Owen Pallett doesn’t like condos. This is abundantly clear in “This Lamb Sells Condos,” a song on his most recent Final Fantasy record, He Poos Clouds, winner of this year’s Polaris Music Prize for best new Canadian album. The Lamb in question is Brad Lamb, a Toronto condo broker whose billboards, including one with Lamb’s face photoshopped onto the body of a sheep, are found throughout the city. “The lyrics of Pallett’s song are a scathing psychoanalysis of Lamb and his colleagues in the loft and condominium development business, as well as a critical look at the costs — emotional and communal — of urban growth,” Torontoist informs us. Pallet himself elaborates, explaining that “these condos make me wickedly mad.

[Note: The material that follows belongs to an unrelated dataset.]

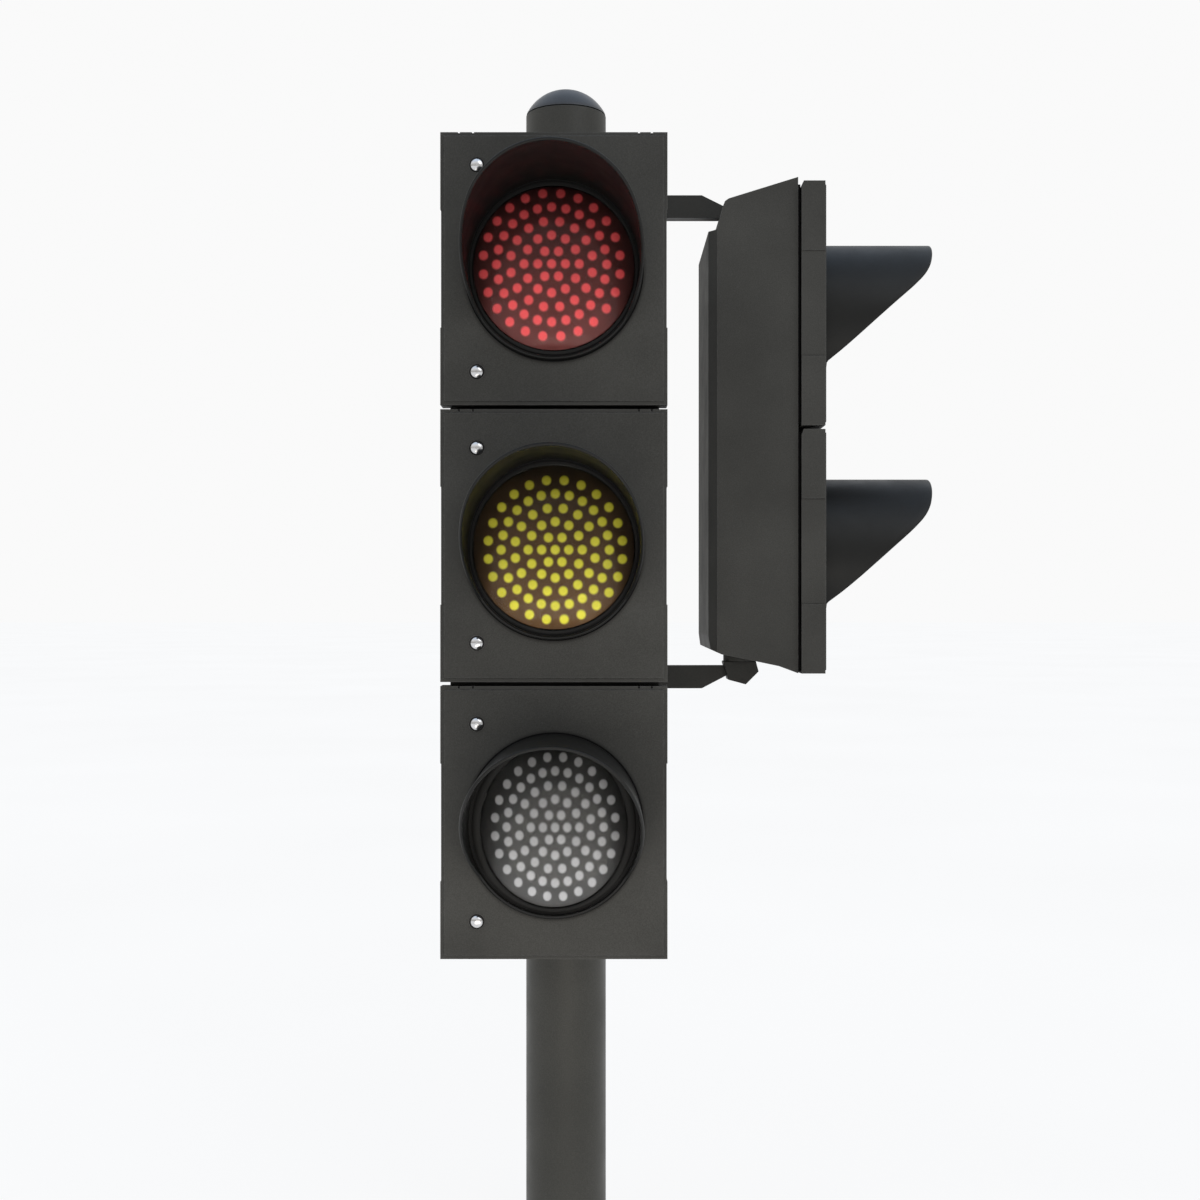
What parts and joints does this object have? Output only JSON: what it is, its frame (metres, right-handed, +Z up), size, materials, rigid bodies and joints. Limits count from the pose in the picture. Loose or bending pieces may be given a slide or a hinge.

It is turning Toronto into the architectural equivalent of a Glade Plug-In.”

But don’t expect a polemic in “This Lamb Sells Condos.” Instead, its lyrics are decidedly off-kilter and tongue-in-cheek, set to a gorgeous piano composition. The song isn’t so much a personal attack on Lamb as a poke at condo promoters in general, big-ego characters who have gleefully reduced urban life to a kitschy brand. “There’s a merchant in our midst and with a barrel fist / He’s coloured every surface, he’s slapped up a portrait / And yes, it is his own! He’s gonna take your home!” sings Pallett. “Look! Over the treetops! / Newly conjured erections are making him a killing / And Richmond St. is illing, so the graduates are willing / To buy in to the pillage, now there is no hope for the village.”